Formulating for the future: IFF on creating sustainable sensory experiences
IFF’s DEB platform helps develop solutions that address consumers’ emotional connection to personal care
Key takeaways
- IFF’s DEB platform uses renewable feedstocks to create biodegradable ingredients that meet sensorial and functional requirements.
- Aurist AGC, developed via IFF's DEB platform, enhances hair gloss, manageability, and heat protection while remaining biodegradable.
- IFF is witnessing an evolution of clean beauty that focuses on sustainability, performance, and biodegradability.

From the moment a beauty consumer uses a bottle of shampoo or moisturizer, the packaging, scent, feel, and efficacy all contribute to an emotional connection to the product. According to International Flavors & Fragrances (IFF), the hidden architect behind this sensory journey is science, which faces a fundamental challenge: balancing luxury and performance with the growing demand for sustainable ingredients.
IFF’s Designed Enzymatic Biomaterials (DEB) platform turns familiar building blocks — enzymes, sugars, and water — into a straightforward solution for luxurious and planet‑friendly personal care products.
DEB uses tuned enzymes to convert water and sugar into advanced biodegradable polysaccharides, enabling formulators to design and customize these materials to meet performance needs and product specifications.
Speaking to Personal Care Insights, Kashimura Takenori, senior technical service manager, Home & Personal Care, at IFF, highlights how the DEB platform balances the growing demand for sustainability with the need for high-performance personal care products.
“The DEB platform is designed to treat sustainability and performance as complementary priorities. The process utilizes a renewable feedstock, sucrose from sugar beets and sugar cane, as the primary input for the enzymatic polymerization. During the DEB process, the entire sucrose feedstock is utilized, without any loss to waste streams, as the co-products are used to make biofuels, sweeteners, and animal feed,” she says.
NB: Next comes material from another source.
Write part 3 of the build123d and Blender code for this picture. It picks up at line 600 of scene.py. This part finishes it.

DEB uses a biocatalysis process to produce alpha-glucan polysaccharides found in nature. Takenori adds: “These polymers can be precisely designed and customized to meet specific functional or sensory requirements in personal care formulations — while also being developed with biodegradability in mind.”
IFF says it bridges sustainability with biotechnology.
Conditioning formulations
IFF’s Aurist AGC conditioning polymer uses its DEB platform. The polymer can be used in conditioners to improve hair gloss, fluffiness, manageability, and heat protection.
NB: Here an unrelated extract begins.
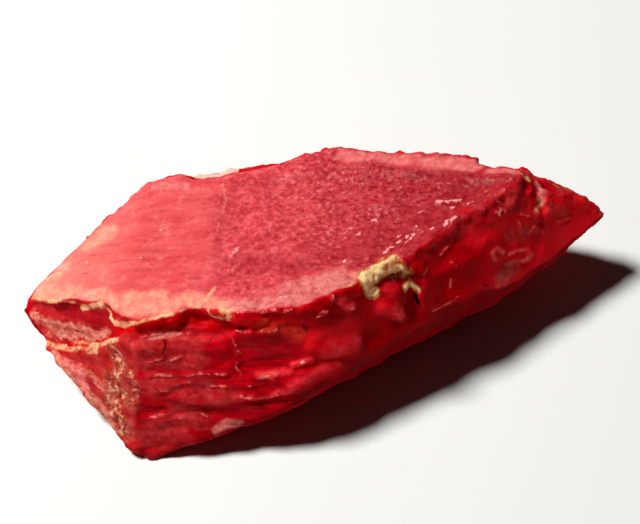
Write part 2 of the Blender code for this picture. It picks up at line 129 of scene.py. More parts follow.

Said to be compatible with most personal care ingredients, Aurist AGC gives formulators control over the sensory profile and remains readily biodegradable. It also does not contribute to nozzle clogging or increase viscosity, making it suitable for multiple formats, including sprays and conditioners.
Takenori explains that DEB uses enzymes to control glucose linkage, creating customizable, biodegradable alpha-glucan polysaccharides that can be further functionalized. “Aurist AGC, the first DEB innovation for personal care, is a cationic biopolymer derived from the alpha-glucan polysaccharides. It can improve hair combability, fluffiness, shininess, and heat protection.”
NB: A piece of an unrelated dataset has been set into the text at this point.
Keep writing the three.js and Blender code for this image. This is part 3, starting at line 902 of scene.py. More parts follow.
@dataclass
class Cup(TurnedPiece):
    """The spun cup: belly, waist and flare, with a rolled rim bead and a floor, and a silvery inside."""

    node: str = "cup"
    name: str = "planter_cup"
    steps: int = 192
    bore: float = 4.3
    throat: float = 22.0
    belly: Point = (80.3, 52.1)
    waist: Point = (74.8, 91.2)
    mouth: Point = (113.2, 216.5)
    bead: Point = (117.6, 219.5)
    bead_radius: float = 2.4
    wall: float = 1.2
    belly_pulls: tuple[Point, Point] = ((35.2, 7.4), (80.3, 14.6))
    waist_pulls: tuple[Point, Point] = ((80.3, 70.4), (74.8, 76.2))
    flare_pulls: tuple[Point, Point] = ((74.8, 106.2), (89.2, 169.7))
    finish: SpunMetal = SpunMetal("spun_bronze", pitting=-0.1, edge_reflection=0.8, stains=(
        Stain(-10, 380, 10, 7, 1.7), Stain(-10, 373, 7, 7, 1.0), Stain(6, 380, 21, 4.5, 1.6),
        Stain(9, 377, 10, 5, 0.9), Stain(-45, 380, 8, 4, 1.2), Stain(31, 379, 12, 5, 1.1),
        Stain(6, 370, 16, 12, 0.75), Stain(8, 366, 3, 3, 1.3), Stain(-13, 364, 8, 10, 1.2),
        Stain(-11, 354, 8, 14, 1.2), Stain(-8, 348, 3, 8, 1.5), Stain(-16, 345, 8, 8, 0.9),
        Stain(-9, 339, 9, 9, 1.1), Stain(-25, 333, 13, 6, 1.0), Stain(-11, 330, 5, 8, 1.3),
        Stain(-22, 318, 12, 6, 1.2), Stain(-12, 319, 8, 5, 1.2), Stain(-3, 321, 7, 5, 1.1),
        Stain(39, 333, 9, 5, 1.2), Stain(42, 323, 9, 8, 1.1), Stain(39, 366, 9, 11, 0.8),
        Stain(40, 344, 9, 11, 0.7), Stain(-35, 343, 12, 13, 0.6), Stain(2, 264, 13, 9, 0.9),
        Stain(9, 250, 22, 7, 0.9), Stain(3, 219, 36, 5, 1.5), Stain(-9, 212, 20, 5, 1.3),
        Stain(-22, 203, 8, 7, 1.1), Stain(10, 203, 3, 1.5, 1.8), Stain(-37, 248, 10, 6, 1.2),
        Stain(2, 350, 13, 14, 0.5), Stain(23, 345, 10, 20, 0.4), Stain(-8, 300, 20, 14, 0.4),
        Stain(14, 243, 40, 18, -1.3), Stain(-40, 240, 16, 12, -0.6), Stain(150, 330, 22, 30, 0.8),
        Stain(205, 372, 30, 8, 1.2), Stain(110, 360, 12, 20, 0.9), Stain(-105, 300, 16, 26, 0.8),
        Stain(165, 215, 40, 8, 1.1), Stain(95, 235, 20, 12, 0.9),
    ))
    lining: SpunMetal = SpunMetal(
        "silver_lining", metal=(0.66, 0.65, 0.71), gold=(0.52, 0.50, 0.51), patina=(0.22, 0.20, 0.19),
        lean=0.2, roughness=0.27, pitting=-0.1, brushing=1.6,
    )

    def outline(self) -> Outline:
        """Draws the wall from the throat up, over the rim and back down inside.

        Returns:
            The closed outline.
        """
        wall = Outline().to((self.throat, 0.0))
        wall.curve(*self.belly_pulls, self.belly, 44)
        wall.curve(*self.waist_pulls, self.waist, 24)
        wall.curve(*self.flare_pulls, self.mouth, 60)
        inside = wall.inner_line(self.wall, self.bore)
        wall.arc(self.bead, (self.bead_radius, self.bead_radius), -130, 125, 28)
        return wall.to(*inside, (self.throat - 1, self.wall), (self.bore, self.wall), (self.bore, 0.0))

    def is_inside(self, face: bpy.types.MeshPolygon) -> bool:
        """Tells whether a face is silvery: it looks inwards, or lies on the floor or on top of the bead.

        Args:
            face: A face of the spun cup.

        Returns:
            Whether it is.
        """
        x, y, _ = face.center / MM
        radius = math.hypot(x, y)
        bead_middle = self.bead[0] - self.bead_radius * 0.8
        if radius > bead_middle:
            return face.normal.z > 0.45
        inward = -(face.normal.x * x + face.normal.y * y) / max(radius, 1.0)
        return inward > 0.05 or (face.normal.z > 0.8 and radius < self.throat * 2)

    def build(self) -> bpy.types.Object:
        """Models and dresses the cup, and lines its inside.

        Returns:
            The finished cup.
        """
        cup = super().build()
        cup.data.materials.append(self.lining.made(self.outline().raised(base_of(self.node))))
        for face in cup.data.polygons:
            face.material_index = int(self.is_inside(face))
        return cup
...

In body wash applications, she adds that it can improve rinsability and skin feel. “With an Natural Origin Index of 97.85% (ISO 16128), Aurist AGC does not strongly affect viscosity in some wash-off formulations, allowing higher inclusion rates to meet performance without changing final product characteristics.”
Unlike conventional cationic conditioning polymers like cationic guar gum, Aurist AGC can help enable clear formulations.
She also suggests that Aurist AGC stands out as a “next-generation” conditioning polymer because it delivers multifunctional performance across key hair care touchpoints for both wash-off and leave-on, while supporting biodegradability and formulation flexibility.
“Based on our test results so far, Aurist AGC likely forms a film or layer-like structure on hair. It improves cuticle alignment to increase hair gloss, and hair fixation to improve hair manageability,” Takenori says. She adds that external heat stress is also considered to be mitigated by the film-like layer on hair.
IFF is helping brands deliver on the no-compromise expectations of today’s conscious consumer.
Addressing clean beauty standards
Takenori believes there is an evolving definition of clean beauty. She says it increasingly extends beyond “free-from” claims toward a more scientific definition centered on safety, efficacy, and sustainability.
“As consumer understanding of ‘clean’ remains fragmented and concerns around greenwashing grow, biotechnology offers a credible path forward.”
DEB uses enzymes to transform sugars from renewable feedstock into high-purity, alpha-glucan polysaccharides under mild conditions, avoiding harsh solvents and reducing waste through co-product valorization. This biocatalytic approach enables performance, consistency, and biodegradability to be designed into ingredients from the outset, rather than as trade-offs, she summarizes.
“With DEB, IFF demonstrates how sustainable innovation can deliver next-generation personal care ingredients that meet modern clean beauty expectations.”